Because Alfresco can expose its managed content using so many industry-standard protocols, I thought storing my files inside Alfresco would make it easier for me to access my documents no matter where I was, without adding the need for a specialized client application or web connection. I could use a CIFS shared drive at home to access documents from any of my home computers. I could access the documents securely from work using WebDAV over SSL. And I could access documents from a friend's house by logging into my home server from a web browser using Alfresco's native web application. My documents would be stored at home, but also available "in the cloud." I could even use Alfresco's feature to emulate a SharePoint server to version and share my MS Word and other Office documents from Office applications.

Making my documents this accessible would be convenient and (on the geeky side of) cool. I do have a strong concern about whether I want to risk exposing my documents to Internet hackers. But the longer term concern is will I find myself wanting to access my files someday without using Alfresco? Will my content repository one day become the equivalent of a floppy disk?

The risk of storing data in a format that later becomes unreadable is not new, and the problem grows as more of our lives become digitized. I remember a few years ago hearing Grady Booch describe his work preserving seminal software for the Computer History Museum and his labor of love, the Handbook of Software Architecture. He mentioned that software that should be preserved for historical and educational reasons is sometimes stored in once-popular paper or magnetic formats that are difficult to read today. The Library of Congress has been concerned with what digital formats it should use in order to store its electronic archives.

Alfresco stores its content as regular files, which is good. However, those files are named using globally unique identifiers rather than the original file name. The stored documents are mixed with other files used by Alfresco for versioning and other purposes in a series of numbered subdirectories. Do I want to rely on Alfresco being the required middleman to give me the files I need? Using the digital media sustainability factors used by the Library of Congress to rate digital preservation, I would rate Alfresco's storage like this, with High meaning good for sustainability:
  • Disclosure: High
    The files are stored in your native format like ext3 or NTFS. Alfresco itself is open source, and it runs under Java, which can be run on nearly any modern operating system.
  • Adoption: Low
    Despite Alfresco being powerful and free, the file organization and metadata formats are unique to Alfresco.
  • Transparency: High
    Alfresco stores files as regular files, albeit buried within its own directory organization scheme, and the file metadata is stored in a relational database of your choosing.
  • Self-documentation: Low
    Alfresco separates file contents from its metadata using a proprietary storage scheme. Reuniting the two requires Alfresco.
  • External dependencies: Medium-to-High
    Retrieving file data with its metadata requires Java, a web application server, Alfresco, and the database used to store the metadata. Since I use the open source MySQL as my database, and all other dependencies are open source, the external dependencies can be easily assembled. But it would be a pain.
  • Impact of patents: High
    I think all the technology needed to retrieve the data is unencumbered by patents.
  • Technical protection mechanisms: High
    Alfresco's files are stored on the file system without alteration, so no translation or decryption is needed.
Overall, Alfresco scores well for sustainability. The data should be retrievable for the foreseeable future by anyone properly motivated. However, its low Self-documentation and Adoption scores concern me. For example, say a fire completely destroys our home. While we run outdoors, my wife wisely remembers to grab my external backup USB drive. That hard drive -- hopefully -- contains a backup of the Alfresco repository file system and the Alfresco MySQL database containing the content repository metadata, like file name, file path, date created. Whew! My data are safe.
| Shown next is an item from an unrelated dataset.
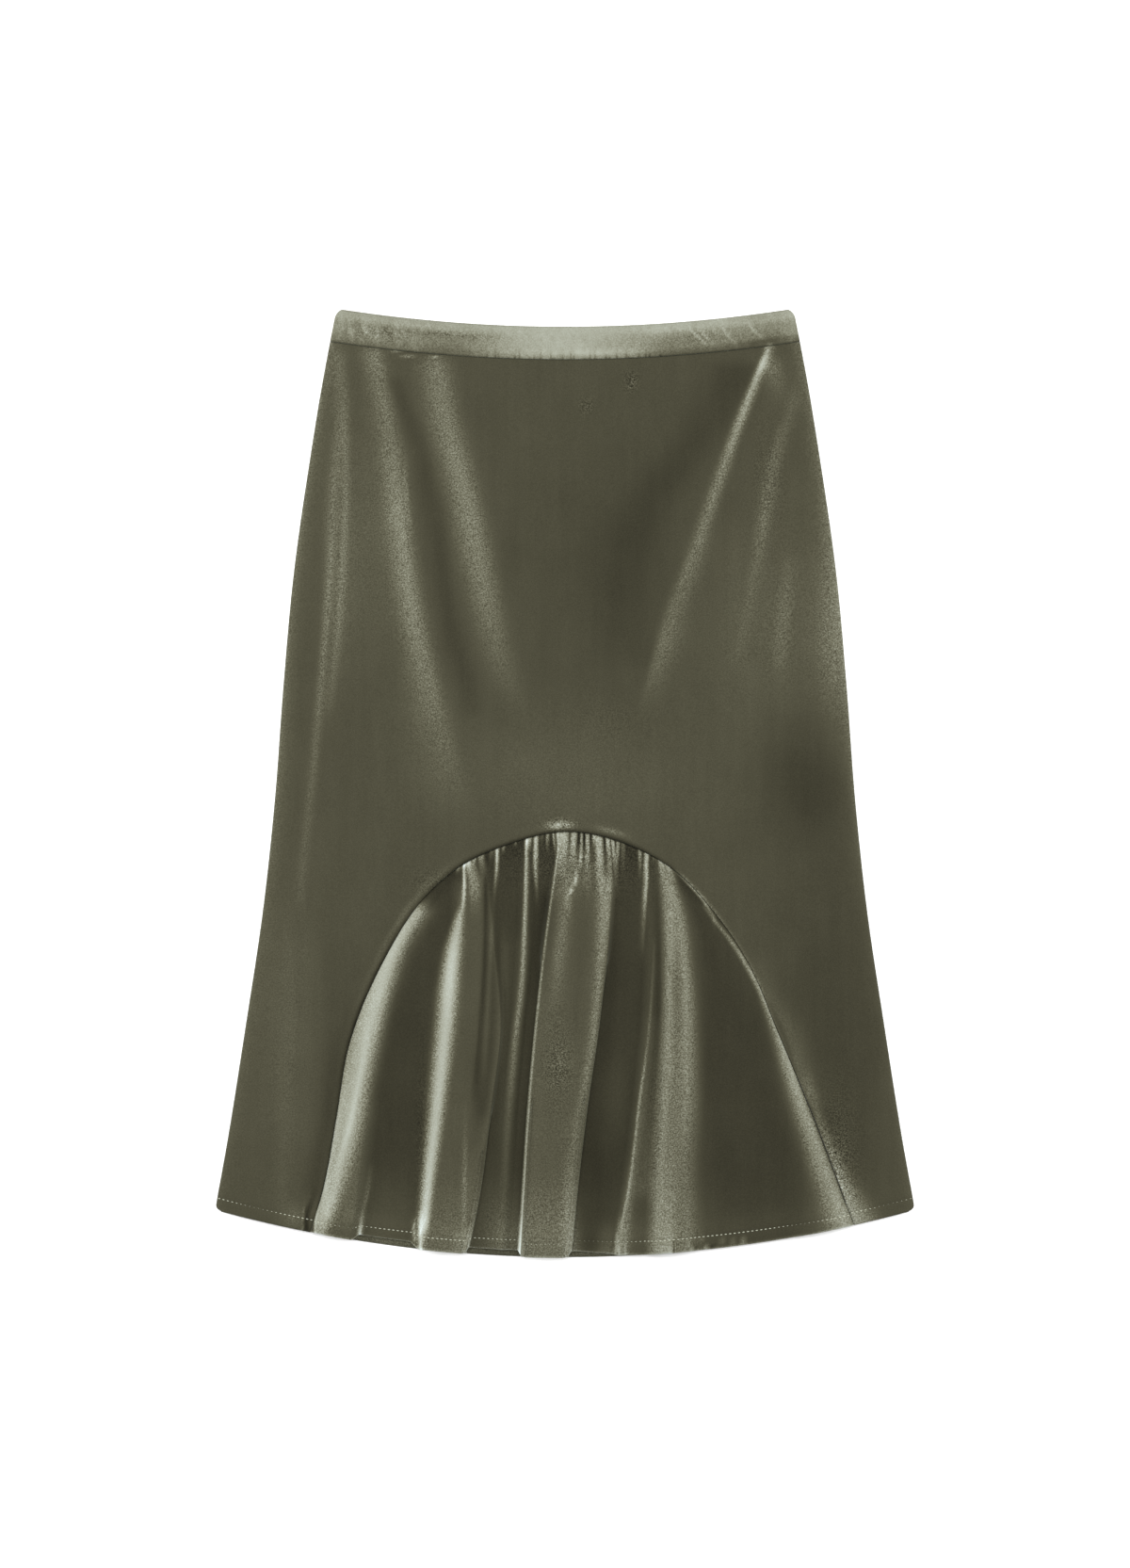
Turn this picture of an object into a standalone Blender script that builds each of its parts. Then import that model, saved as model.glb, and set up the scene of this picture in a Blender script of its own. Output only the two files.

But, hmm, how to find that fire insurance policy while I'm at the local motel's shared lobby computer. Yes, it will be possible to find the file I need through search tools, or by opening the files one by one -- and in the case of binary image files, by changing the file extension from Alfresco's ".bin" to whatever format the file really contains so I can open it with the proper application. But getting my files out of the Alfresco repository, with the file name and directory structure with which the files are usable, will not be as easy as plugging the disk drive into someone else's computer and opening the file with a text editor. It will be in unexpected situations like this when I will have wished I had kept my files stored as regular files in regular directories and just used Samba.

That's where I am now, weighing the advantages of storing my files in a content management system versus the disadvantages and risks. I'm guessing many businesses go through this same struggle whenever they adopt a content management system for their documents. Once a company switches to a content management system, they must jump in with both feet and live with the benefits and problems of storing their documents inside an electronic vault controlled by a piece of non-standard software. At least with Alfresco, the process is reversible through its CIFS interface, and less scary because of its open source nature.

Maybe my solution will be to use Alfresco but to backup my content repository using the CIFS interface. That way, my backups are independent of Alfresco and I preserve the files with their original names and directory locations. I'd lose any extra Alfresco metadata stored with the files, any versioning, any software triggers or rules associated with the files. But I'd still enjoy Alfresco's benefits on my live file system. If you have faced and solved a similar situation when using a content management system, your comments are welcome.